Wednesday, February 24, 2010
I have learned a lot in the past few weeks, been feeling pretty good, and making some progress and putting a lot of new skills to use. Then I went away for the weekend. I planned, I exercised, I packed snacks, and still it rapidly descended into a full on food related panic. There was a lot of temptation. I melted down a smidge and then remembered it's one day. It's one day, I can eat what I enjoy, only eat what I am hungry for, and stop when I am full. A big problem I have is I still have trouble trusting myself. I still think I am one bite away from waking up in a alleyway with sugar crusted in the corners of my mouth. It was nice to quickly rebound get back on track, get to the gym and resume my normal routine. I also did not gain weight which was a pleasant surprise and important lesson. Living does not make you gain weight an eating-palooza does.

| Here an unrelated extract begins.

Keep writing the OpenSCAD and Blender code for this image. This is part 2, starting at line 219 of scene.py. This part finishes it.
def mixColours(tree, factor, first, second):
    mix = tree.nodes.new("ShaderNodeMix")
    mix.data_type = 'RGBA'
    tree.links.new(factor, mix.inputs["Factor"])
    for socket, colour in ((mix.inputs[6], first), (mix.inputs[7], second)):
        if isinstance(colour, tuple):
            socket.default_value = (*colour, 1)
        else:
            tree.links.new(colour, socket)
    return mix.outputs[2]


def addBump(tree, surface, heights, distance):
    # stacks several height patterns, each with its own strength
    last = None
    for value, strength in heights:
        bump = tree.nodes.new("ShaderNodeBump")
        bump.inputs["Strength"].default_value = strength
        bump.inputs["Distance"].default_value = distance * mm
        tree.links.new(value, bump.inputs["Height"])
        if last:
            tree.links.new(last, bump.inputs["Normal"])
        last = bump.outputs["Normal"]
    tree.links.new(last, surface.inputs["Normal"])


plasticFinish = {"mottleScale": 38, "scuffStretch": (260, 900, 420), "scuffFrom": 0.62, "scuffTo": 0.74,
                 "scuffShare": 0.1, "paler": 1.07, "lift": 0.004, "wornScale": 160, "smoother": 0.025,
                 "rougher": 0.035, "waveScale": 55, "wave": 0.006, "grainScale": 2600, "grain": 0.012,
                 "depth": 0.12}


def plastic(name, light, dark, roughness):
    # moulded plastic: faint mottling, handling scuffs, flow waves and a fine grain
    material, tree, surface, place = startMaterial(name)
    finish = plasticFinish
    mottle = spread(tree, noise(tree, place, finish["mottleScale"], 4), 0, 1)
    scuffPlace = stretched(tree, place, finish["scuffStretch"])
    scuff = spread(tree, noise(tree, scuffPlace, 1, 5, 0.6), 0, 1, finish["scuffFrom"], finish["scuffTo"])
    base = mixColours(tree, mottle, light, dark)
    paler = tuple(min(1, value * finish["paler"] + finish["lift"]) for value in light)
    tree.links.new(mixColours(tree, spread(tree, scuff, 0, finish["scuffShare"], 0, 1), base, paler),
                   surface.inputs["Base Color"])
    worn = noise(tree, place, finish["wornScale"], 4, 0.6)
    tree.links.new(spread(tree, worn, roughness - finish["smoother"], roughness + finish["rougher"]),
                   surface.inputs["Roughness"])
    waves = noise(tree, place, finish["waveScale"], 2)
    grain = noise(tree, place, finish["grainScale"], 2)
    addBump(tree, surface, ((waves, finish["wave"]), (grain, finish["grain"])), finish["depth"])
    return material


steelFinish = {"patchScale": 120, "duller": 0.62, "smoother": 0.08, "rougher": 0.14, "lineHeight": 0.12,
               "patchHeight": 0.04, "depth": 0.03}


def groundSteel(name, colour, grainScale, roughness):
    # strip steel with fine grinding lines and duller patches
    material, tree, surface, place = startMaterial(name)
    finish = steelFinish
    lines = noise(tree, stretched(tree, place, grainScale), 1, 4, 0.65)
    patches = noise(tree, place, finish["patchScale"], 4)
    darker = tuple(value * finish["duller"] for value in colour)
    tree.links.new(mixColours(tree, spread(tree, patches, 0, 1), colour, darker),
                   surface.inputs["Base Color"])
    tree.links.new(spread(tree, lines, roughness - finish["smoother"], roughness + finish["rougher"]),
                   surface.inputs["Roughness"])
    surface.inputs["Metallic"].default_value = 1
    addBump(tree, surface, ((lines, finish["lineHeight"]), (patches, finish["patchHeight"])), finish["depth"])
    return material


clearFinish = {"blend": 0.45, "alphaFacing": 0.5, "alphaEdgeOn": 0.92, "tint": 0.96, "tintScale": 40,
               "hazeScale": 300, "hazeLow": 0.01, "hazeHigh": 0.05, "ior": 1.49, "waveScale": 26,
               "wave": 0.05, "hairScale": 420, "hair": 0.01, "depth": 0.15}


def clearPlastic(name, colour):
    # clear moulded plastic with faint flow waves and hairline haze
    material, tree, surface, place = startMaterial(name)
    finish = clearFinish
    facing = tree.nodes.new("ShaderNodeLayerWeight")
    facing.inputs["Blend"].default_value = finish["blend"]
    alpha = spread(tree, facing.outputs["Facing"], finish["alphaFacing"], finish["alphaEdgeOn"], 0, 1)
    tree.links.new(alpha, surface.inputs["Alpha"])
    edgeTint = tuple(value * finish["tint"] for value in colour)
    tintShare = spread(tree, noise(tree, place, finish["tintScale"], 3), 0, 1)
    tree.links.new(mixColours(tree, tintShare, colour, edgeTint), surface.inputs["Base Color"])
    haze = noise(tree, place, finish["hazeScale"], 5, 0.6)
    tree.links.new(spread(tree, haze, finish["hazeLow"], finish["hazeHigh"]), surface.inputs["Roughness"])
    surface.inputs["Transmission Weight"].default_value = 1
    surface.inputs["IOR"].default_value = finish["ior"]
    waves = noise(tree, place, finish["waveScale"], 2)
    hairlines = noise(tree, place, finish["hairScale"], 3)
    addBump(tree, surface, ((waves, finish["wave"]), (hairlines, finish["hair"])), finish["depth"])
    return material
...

Important distinction.
Friday, February 5, 2010
I am entering a zone where I feel I am coaching myself less to follow healthy principles and I am doing them because it's what I want to do. I go to the gym 5-6 times a week for cardio and 1-3 times for strength training. I no longer do this because it will help me lose weight. I do it now because it makes me feel better about myself. I have more energy, I have more confidence and trust in myself that I can live the lifestyle I want. The coolest part about that is it influences the rest of your life and that in itself becomes addictive.